Getting There: Take the Arroyo Seco Parkway (aka CA-110), from downtown or hop aboard the Metro’s Gold Line at Union Station. It has stations from Pasadena to Azusa.
Travel Tip: Grab a bite to eat in San Gabriel Valley. Although most known for authentic Chinese cuisine, eaters can also find quality Vietnamese, Indonesian, Taiwanese, Singaporean, and Indian spreads as well.
This getaway is a wooded wonderland boasting fresh air, beautiful forests, and year-round activities for lovers of the great outdoors. Learn to waterski with the McKenzie School, go fishing, mountain bike or skate at SkyPark At Santa’s Village, or take advantage of the natural swimming pool. Fall colors are best seen from hikes or while taking the perimeter tour aboard a vintage paddleboat, the Lake Arrowhead Queen. And winter’s first snow signals the start of ski season at resorts like Snow Valley or Rim Nordic (cross country and snowshoeing).

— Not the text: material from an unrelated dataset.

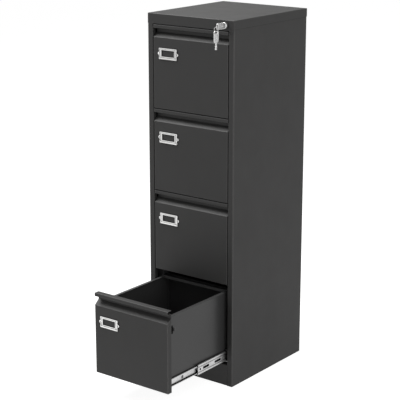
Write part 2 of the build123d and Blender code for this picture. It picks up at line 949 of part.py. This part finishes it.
def build_drawer(number):
    """One drawer with its slides."""
    save(f"drawer_front_{number}", drawer_front(number))
    save(f"front_liner_{number}", front_liner(number))
    save(f"tray_{number}", tray(number))
    save(f"tray_back_{number}", tray_back(number))
    save(f"file_rails_{number}", *file_rails(number))
    save(f"label_holder_{number}", label_holder(number))
    save(f"lock_catch_{number}", lock_catch(number))
    save(f"drawer_rails_{number}", *both_sides([drawer_rail(number)]))
    save(f"middle_rails_{number}", *both_sides([middle_rail(number)]))
    save(f"ball_strips_{number}", *both_sides(ball_strips(number)))


def main():
    os.makedirs("parts", exist_ok=True)
    build_case()
    build_lock()
    for number in range(1, drawer_count + 1):
        build_drawer(number)


if __name__ == "__main__":
    main()
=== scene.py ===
import json
import math

import bmesh
import bpy
from mathutils import Matrix, Vector


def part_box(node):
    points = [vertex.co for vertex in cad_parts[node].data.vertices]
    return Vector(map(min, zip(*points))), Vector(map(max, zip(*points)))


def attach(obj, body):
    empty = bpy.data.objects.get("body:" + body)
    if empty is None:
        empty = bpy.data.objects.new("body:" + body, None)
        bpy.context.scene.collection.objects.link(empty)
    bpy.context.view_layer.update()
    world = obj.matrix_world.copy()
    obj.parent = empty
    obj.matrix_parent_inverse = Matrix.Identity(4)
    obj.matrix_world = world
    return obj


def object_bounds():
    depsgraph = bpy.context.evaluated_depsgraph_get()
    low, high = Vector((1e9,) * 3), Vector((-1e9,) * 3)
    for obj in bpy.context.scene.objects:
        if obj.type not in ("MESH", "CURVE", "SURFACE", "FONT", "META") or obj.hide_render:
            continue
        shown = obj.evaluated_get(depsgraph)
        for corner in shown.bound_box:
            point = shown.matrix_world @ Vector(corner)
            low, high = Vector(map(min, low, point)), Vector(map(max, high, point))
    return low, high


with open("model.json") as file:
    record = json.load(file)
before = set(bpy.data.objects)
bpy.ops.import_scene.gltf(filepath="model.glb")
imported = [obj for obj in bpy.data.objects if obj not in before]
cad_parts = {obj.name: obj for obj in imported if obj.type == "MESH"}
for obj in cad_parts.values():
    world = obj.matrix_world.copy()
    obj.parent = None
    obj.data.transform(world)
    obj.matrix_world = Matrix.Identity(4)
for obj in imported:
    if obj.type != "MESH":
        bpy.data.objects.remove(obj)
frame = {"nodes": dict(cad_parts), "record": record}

cad_low, cad_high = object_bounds()
nodes = frame["nodes"]
scene = bpy.context.scene
drawers = (1, 2, 3, 4)
sharp_angle = math.radians(40)

# The coat that every outer sheet shares.
coat_tone = 0.0188
coat_rough = 0.57
coat_warm = 0.02

# Camera.
camera_place = (2.7486, -3.7687, 1.8960)
camera_turn = -0.652
camera_pitch = 0.266
camera_lens = 116.75

# Lamps: place, point aimed at, size and watts.
top_lamp = ((-2.15, -0.75, 3.7), (0, -0.2, 0.8), (2.0, 2.0), 228.0)
right_lamp = ((3.6, -1.4, 2.0), (0, 0, 0.6), (3.8, 4.4), 94.0)

# Floor and surroundings: what lights the object, and what is seen or mirrored.
floor_size = 60.0
floor_gap = 0.0003
floor_lit = 0.78
floor_seen = 0.34
floor_glow = 0.91
fill_strength = 0.25
back_strength = 1.0


# ---------------------------------------------------------------- camera
def add_camera():
    """Long lens from the front right and above, looking a little down."""
    data = bpy.data.cameras.new("camera")
    data.sensor_width = 36.0
    data.lens = camera_lens
    data.clip_end = 200.0
    camera = bpy.data.objects.new("camera", data)
    scene.collection.objects.link(camera)
    level = math.cos(camera_pitch)
    ahead = Vector((
        math.sin(camera_turn) * level,
        math.cos(camera_turn) * level,
        -math.sin(camera_pitch),
    ))
    camera.location = camera_place
    camera.rotation_mode = "QUATERNION"
    camera.rotation_quaternion = ahead.to_track_quat("-Z", "Y")
    scene.camera = camera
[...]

Getting There: Lake Arrowhead Village, which is where you’ll find all the shops and restaurants, is 90 miles from LA on CA-189.

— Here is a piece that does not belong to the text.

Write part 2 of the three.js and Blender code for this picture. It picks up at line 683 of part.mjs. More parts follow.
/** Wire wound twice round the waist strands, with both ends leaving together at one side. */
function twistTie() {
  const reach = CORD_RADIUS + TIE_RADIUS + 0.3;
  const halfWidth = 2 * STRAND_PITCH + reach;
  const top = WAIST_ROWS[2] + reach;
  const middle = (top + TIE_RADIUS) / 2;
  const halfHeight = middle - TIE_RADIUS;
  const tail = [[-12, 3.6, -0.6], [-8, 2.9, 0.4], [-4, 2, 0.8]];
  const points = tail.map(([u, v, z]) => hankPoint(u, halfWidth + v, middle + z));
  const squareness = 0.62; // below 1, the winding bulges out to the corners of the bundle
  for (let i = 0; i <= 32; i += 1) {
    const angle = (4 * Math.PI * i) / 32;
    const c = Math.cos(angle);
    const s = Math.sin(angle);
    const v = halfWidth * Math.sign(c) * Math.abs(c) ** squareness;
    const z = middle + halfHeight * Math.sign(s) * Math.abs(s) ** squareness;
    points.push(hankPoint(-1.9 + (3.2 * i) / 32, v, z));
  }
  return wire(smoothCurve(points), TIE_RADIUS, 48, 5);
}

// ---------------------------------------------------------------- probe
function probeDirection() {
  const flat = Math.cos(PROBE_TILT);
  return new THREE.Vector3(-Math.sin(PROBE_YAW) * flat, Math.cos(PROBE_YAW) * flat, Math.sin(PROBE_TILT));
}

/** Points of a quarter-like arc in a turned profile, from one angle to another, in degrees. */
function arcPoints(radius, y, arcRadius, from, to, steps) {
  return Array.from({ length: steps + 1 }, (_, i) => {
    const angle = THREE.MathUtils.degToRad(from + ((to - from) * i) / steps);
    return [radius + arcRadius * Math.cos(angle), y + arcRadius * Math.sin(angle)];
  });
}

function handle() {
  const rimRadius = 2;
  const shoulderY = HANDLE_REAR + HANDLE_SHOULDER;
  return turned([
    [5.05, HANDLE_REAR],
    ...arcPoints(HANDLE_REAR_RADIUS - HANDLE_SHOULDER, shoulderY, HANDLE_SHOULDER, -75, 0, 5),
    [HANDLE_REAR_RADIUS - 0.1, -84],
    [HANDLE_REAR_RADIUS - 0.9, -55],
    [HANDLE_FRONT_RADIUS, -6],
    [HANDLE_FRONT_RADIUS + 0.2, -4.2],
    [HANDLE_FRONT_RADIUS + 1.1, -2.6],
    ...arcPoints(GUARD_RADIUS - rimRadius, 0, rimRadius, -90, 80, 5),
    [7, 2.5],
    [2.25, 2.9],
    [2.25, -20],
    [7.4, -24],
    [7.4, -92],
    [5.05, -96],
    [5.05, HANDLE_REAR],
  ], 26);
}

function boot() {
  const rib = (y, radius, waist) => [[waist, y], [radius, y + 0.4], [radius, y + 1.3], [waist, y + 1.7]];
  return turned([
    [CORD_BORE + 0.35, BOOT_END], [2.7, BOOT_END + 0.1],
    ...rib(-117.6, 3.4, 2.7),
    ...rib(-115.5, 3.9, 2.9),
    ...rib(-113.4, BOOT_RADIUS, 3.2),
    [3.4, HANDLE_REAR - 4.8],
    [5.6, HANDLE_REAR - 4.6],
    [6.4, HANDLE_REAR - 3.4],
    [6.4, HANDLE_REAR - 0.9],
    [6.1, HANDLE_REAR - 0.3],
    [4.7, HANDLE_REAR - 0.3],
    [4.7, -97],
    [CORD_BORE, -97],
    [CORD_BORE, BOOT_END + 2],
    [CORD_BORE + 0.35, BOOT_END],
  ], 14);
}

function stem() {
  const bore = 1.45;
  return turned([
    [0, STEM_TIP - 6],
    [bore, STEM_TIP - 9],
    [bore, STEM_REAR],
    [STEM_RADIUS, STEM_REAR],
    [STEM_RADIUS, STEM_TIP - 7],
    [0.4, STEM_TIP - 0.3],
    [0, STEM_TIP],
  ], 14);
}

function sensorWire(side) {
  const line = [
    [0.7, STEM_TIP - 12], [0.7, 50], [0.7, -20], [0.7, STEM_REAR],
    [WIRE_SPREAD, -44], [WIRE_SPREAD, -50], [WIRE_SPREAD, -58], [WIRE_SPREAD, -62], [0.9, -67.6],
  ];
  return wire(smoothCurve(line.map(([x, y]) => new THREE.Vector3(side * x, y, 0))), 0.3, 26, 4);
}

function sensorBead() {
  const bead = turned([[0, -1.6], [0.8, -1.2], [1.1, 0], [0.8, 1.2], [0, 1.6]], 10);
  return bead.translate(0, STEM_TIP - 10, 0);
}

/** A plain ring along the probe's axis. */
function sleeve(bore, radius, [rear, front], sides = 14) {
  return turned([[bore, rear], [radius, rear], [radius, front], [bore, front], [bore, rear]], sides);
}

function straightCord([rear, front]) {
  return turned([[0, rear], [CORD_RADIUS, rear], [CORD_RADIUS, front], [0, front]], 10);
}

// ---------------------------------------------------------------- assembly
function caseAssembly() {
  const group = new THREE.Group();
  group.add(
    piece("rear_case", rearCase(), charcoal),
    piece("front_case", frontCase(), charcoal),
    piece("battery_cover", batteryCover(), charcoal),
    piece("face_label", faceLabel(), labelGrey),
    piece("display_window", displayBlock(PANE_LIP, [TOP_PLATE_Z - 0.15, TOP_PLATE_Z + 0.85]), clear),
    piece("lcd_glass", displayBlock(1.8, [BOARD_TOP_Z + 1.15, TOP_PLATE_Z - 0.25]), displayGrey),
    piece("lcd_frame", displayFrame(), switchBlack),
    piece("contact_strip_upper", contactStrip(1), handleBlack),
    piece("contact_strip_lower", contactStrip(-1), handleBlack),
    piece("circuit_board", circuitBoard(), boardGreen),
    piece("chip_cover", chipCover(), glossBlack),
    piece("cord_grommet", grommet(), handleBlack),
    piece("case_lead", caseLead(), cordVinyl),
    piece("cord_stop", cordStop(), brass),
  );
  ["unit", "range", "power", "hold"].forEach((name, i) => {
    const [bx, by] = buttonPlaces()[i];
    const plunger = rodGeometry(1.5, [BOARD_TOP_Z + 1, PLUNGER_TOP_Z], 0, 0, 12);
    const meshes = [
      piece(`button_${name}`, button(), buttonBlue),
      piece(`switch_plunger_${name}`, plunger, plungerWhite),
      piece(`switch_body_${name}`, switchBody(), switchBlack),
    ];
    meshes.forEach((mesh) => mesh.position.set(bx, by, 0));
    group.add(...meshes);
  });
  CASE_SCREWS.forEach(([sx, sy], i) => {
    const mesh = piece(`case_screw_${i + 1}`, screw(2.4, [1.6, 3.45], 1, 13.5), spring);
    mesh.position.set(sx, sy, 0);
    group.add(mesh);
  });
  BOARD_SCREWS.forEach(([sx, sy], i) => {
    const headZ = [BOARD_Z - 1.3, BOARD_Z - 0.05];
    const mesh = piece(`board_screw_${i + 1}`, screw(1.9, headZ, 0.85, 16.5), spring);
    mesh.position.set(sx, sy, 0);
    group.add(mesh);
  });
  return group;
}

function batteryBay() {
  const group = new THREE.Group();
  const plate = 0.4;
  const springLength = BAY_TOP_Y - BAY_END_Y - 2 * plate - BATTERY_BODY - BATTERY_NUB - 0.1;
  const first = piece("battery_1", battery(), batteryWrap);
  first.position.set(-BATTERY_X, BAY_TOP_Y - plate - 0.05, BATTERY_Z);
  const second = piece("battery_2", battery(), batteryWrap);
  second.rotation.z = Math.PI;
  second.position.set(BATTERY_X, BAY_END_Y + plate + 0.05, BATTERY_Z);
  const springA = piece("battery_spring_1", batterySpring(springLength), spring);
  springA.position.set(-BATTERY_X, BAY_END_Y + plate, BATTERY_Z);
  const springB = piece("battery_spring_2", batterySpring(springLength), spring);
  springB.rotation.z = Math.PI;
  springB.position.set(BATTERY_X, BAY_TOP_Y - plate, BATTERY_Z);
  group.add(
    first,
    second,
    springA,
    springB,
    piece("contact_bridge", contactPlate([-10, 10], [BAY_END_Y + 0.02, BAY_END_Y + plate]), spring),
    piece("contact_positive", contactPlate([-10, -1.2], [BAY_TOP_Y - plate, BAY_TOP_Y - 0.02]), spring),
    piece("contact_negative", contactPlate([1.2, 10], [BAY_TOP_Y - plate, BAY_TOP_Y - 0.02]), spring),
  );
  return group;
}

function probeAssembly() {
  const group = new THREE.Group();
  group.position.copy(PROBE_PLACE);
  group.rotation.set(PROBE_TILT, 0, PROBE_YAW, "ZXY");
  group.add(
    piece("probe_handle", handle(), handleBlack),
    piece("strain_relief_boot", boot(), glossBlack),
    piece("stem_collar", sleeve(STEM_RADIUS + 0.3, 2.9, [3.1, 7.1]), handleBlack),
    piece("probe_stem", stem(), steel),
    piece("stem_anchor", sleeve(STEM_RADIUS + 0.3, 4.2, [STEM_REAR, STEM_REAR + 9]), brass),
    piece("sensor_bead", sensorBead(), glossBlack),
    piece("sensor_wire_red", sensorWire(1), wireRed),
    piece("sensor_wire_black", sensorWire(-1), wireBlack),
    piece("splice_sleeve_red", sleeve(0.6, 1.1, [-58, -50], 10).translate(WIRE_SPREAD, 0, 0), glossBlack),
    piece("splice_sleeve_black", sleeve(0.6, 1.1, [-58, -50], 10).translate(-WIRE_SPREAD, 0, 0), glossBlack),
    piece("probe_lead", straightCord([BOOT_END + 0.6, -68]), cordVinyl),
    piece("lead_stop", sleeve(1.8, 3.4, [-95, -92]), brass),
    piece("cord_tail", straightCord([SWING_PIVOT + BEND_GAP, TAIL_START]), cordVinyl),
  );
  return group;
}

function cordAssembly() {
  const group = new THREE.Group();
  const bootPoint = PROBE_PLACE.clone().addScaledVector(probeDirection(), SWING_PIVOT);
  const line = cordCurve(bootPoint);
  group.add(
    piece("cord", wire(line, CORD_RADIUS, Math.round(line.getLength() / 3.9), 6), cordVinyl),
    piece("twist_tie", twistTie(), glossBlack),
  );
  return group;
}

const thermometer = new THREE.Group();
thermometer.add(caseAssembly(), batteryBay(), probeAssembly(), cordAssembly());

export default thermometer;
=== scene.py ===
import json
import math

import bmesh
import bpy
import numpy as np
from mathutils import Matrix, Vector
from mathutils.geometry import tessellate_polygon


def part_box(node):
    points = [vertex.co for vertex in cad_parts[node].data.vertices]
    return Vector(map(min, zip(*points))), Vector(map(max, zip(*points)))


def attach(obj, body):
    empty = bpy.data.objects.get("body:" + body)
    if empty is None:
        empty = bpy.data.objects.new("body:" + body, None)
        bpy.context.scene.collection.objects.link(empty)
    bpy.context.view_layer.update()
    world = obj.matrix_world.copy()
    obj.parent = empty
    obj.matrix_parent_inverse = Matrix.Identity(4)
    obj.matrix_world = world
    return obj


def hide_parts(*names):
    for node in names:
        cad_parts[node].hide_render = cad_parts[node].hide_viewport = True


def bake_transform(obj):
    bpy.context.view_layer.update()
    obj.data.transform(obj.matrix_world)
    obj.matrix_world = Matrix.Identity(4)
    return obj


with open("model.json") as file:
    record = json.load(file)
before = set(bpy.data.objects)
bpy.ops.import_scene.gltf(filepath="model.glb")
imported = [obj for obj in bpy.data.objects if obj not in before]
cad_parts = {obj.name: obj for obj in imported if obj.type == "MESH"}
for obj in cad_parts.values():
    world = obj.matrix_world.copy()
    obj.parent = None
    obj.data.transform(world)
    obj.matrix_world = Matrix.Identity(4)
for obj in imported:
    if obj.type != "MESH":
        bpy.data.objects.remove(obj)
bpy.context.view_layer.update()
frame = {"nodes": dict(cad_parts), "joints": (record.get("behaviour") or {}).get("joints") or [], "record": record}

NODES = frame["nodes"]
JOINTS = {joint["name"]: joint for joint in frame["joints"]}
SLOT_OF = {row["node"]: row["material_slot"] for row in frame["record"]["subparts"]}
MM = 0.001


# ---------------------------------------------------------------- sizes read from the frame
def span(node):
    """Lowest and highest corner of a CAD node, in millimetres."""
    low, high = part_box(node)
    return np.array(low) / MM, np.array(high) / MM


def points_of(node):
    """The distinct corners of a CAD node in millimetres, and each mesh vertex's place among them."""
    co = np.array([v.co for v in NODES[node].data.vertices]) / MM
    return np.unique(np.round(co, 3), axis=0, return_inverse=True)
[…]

Travel Tip: A fun detour along the way is a replica (13752 Francisquito Avenue) of the first In-N-Out Burger. Opened in 1948 in Baldwin Park, the 10-square-foot space was also California’s first drive-thru hamburger stand.
LA's port is the busiest in the nation and also offers plenty to do: the World War II-era battleship USS Iowa, several historic houses including the Banning Museum, parks with lighthouses or views to Catalina, the remains of Fort MacArthur’s batteries and bunkers, the Korean Friendship Bell, and the Marine Mammal Care Center, where you can hang with sick and injured seals and sea lions as they recuperate. Another important stop is the Terminal Island Memorial, which commemorates the Japanese fishing village that once thrived there before its 3,000 residents were forced to relocate to internment camps after the attack on Pearl Harbor. By their release in 1945, the village was long plundered and decimated.
Getting There: The harbor is 20 miles south of LAX off I-405 and I-110.
Travel Tip: Stock up on souvenirs at Crafted, a market hall in a converted 1940s warehouse brimming with independent vendors and their handmade art, foodstuffs, and trinkets.